Creep of Hardened Portland Cement Paste Under Cyclic Temperature

Sealed cement paste specimens (water/cement ratio 0.5), loaded at 28 days to a constant stress/strength ratio of 0.2, were subjected to cyclic temperatures of 90° to 23°F (32.2° to —5°C) and their creep behavior was studied in relation to the amplitude, frequency, and mean value of the cyclic temperature. Temperature cycling increased creep above that which occurred at the mean temperature and this creep may be greater than that which would occur at the highest temperature.
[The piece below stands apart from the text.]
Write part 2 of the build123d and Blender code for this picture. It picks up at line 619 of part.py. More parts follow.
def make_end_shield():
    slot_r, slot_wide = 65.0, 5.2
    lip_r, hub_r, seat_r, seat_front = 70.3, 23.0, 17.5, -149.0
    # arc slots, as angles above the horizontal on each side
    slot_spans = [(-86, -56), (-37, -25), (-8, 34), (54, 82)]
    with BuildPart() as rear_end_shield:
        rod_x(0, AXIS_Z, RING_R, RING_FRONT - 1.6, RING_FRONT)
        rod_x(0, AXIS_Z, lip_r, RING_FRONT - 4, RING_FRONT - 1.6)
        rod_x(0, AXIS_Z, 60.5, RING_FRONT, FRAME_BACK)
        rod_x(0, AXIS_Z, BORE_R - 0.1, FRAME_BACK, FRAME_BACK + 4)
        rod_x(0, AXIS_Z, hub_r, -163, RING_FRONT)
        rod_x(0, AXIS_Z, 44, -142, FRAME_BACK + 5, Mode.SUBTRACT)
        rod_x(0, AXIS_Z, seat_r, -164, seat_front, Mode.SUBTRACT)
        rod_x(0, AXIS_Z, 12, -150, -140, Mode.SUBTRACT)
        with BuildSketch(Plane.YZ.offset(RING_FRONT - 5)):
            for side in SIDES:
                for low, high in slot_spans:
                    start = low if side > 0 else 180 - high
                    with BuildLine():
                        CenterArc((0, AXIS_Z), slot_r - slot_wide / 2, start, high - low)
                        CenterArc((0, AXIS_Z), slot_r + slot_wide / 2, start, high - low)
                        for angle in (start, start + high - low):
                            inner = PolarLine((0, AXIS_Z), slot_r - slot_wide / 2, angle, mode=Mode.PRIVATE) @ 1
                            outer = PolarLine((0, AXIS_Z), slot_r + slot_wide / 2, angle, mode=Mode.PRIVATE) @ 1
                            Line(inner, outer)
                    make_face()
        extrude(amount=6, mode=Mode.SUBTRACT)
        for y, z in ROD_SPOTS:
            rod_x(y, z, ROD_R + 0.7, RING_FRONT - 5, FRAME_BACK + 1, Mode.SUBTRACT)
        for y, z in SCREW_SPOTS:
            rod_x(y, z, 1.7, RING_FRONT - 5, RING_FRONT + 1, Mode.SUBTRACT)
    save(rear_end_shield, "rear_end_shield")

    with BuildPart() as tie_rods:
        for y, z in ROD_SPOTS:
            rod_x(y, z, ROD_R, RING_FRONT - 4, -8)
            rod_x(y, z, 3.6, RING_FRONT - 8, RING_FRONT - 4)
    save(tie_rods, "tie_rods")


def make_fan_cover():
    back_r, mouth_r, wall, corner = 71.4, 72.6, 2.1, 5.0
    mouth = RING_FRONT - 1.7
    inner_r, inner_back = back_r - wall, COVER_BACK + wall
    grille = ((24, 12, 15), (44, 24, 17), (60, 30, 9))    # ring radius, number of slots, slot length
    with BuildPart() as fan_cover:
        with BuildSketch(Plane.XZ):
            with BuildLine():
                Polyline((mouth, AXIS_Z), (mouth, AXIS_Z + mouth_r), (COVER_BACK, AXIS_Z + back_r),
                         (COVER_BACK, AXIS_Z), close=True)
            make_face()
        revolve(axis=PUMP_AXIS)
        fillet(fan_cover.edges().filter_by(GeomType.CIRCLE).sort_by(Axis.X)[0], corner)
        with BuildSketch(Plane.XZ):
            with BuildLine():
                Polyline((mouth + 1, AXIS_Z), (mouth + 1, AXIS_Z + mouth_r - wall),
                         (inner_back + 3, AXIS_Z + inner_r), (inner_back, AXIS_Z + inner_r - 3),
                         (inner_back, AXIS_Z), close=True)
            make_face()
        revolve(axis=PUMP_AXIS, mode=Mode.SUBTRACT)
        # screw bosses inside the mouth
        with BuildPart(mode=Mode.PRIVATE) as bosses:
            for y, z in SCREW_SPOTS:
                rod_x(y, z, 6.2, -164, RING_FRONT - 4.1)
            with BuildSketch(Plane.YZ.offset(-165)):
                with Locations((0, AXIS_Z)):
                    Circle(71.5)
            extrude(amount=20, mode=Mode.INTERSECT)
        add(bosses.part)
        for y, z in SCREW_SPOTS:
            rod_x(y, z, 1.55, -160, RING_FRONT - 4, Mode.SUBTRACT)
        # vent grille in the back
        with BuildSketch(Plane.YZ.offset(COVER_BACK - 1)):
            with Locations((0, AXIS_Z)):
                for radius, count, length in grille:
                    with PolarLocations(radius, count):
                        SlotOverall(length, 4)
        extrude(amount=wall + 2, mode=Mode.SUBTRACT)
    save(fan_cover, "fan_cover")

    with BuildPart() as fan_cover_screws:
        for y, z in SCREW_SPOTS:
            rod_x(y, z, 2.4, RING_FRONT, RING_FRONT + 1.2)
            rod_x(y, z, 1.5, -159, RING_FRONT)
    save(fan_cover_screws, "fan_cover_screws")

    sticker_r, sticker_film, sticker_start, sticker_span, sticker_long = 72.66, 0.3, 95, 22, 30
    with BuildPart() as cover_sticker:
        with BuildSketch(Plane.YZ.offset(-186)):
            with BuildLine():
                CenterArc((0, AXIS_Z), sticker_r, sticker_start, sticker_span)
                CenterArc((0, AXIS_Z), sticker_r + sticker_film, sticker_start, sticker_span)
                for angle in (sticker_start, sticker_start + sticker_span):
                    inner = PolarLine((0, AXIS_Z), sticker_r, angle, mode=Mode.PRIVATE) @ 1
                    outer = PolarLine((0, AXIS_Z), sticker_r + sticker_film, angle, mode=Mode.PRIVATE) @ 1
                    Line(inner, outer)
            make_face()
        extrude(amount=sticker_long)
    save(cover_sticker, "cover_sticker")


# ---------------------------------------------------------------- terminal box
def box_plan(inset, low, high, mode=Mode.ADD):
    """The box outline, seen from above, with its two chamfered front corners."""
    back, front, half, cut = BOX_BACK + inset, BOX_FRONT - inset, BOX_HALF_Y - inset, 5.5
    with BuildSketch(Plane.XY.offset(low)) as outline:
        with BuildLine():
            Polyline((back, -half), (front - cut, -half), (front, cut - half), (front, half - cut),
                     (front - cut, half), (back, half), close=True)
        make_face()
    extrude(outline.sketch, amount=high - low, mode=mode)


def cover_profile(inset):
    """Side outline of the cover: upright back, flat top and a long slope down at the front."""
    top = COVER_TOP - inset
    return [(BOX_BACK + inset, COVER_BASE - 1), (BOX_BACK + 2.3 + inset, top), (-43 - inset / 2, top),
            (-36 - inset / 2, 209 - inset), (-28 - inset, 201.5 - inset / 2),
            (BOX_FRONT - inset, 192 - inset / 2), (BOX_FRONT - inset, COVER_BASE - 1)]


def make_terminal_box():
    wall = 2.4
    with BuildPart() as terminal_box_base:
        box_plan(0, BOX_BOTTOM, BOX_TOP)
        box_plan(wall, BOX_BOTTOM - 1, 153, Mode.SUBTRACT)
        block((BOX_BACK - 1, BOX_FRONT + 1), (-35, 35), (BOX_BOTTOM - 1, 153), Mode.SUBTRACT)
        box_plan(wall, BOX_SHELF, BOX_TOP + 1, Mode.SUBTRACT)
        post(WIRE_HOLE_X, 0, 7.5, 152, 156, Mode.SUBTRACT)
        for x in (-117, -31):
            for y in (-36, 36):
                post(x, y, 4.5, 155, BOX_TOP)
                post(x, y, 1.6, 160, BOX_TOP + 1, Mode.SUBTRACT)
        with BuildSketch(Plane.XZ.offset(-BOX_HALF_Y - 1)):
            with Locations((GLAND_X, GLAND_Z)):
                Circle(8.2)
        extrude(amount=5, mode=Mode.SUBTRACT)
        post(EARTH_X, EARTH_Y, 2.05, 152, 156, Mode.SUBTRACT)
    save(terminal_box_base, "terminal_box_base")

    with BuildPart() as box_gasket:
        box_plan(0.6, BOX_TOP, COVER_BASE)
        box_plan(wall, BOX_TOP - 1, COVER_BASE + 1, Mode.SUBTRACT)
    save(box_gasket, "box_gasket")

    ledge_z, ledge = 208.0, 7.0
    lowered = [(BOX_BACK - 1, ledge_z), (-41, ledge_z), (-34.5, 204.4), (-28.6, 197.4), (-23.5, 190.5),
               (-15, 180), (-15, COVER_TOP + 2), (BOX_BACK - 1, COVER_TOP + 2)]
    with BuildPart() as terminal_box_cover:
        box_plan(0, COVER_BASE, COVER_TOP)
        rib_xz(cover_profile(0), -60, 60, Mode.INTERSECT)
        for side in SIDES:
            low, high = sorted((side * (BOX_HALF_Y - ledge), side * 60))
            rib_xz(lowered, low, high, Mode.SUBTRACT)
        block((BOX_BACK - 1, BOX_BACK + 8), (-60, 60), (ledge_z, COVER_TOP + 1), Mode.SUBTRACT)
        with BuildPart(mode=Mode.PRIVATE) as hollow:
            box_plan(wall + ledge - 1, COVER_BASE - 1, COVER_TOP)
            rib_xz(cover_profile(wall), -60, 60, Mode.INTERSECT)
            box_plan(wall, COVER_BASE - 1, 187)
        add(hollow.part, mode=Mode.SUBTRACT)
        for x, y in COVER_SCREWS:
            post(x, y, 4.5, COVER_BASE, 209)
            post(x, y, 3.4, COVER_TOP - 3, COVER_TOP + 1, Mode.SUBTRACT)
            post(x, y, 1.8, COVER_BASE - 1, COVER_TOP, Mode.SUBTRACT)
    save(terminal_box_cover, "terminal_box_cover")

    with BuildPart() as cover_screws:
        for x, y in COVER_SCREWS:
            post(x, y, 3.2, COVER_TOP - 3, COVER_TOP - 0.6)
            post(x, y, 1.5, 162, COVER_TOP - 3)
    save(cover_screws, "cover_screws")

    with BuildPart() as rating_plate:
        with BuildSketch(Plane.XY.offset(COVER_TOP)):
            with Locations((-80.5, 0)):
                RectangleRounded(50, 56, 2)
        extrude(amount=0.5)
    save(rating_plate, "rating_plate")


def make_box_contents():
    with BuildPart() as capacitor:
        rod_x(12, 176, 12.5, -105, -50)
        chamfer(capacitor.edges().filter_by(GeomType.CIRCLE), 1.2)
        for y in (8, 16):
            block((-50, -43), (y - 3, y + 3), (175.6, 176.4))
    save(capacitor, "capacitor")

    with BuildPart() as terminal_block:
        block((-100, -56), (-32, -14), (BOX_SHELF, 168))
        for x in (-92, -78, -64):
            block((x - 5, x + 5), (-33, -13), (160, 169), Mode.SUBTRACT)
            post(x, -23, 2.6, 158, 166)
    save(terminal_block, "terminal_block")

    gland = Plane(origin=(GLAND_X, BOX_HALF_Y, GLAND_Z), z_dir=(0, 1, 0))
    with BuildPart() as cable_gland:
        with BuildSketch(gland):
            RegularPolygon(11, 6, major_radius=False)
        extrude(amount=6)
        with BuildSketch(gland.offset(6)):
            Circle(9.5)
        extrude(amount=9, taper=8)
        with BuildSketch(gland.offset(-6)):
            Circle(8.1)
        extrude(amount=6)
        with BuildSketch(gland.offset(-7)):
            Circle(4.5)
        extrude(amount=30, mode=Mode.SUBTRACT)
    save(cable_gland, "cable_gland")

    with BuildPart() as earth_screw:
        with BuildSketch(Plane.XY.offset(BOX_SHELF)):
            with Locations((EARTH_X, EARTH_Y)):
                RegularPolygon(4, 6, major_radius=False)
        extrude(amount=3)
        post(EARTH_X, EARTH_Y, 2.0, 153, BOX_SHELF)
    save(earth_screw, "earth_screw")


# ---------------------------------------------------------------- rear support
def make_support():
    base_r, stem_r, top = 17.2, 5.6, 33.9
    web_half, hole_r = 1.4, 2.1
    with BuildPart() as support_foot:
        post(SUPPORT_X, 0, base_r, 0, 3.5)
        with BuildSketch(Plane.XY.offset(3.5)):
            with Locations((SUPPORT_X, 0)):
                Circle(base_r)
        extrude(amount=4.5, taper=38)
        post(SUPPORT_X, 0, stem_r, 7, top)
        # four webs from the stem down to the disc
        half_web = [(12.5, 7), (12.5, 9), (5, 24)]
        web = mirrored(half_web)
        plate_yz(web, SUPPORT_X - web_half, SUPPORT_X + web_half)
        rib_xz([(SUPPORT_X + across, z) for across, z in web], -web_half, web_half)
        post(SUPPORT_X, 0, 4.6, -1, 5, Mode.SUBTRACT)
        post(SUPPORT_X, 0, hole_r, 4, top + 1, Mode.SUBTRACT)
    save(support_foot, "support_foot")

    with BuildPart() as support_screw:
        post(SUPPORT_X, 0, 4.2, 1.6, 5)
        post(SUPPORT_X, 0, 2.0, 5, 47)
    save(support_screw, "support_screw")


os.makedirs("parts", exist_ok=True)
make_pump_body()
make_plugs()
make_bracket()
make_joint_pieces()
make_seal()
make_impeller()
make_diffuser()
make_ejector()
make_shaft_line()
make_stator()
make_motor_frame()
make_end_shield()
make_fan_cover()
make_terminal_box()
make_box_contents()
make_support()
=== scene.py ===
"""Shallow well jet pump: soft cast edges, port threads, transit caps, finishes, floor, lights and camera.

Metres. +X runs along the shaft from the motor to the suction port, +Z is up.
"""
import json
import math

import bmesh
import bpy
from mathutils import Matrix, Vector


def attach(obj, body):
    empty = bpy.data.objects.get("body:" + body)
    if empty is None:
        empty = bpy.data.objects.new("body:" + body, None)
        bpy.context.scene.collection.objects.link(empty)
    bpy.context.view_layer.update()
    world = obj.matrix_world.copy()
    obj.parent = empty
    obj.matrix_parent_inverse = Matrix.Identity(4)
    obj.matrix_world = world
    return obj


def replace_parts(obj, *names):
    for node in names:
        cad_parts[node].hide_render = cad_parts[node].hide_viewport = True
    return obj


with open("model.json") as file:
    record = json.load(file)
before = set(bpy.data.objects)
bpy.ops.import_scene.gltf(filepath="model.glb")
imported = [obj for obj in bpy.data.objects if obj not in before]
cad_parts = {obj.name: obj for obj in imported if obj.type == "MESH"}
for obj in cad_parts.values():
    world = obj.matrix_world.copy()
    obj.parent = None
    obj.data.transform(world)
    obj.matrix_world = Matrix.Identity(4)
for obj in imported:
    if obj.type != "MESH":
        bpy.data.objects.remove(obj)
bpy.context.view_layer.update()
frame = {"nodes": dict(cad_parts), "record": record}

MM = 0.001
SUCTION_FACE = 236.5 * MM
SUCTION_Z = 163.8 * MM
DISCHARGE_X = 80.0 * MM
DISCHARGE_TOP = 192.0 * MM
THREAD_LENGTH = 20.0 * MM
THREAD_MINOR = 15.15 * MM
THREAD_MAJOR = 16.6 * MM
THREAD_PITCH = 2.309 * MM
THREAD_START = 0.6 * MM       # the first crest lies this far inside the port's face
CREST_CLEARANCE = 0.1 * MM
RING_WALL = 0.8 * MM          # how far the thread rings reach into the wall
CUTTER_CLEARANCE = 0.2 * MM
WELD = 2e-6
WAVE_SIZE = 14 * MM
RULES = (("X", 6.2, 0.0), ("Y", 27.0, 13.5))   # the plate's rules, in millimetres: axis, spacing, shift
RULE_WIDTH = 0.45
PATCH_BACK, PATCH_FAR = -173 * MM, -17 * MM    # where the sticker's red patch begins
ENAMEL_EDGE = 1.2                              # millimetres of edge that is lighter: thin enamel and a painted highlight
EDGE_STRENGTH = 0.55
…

Assuming that creep is a rate‐process phenomenon, it is possible to predict the creep under one temperature regime, given the creep under another and the temperature histories of both. Also, the ratio (creep under cyclic temperature/creep at the mean constant temperature) bears a hyperbolic cosine relation to the temperature amplitude; thus, if all else is equal, a greater amplitude gives a greater creep. Within the limits of the experiment, the greater the period of the cyclic temperature the greater the creep. The increase in creep above that at mean temperature appears to be greater when the mean temperature is in the range where evaporable water freezes. Irrecoverable creep appears to increase with the amplitude of temperature as well as with temperature per se. The influence of variable temperature on creep is explained in terms of the superimposition of hygrothermal diffusion on stress‐induced moisture diffusion in the creeping specimen, as well as the influence of temperature on the diffusion coefficient of the diffusing mass.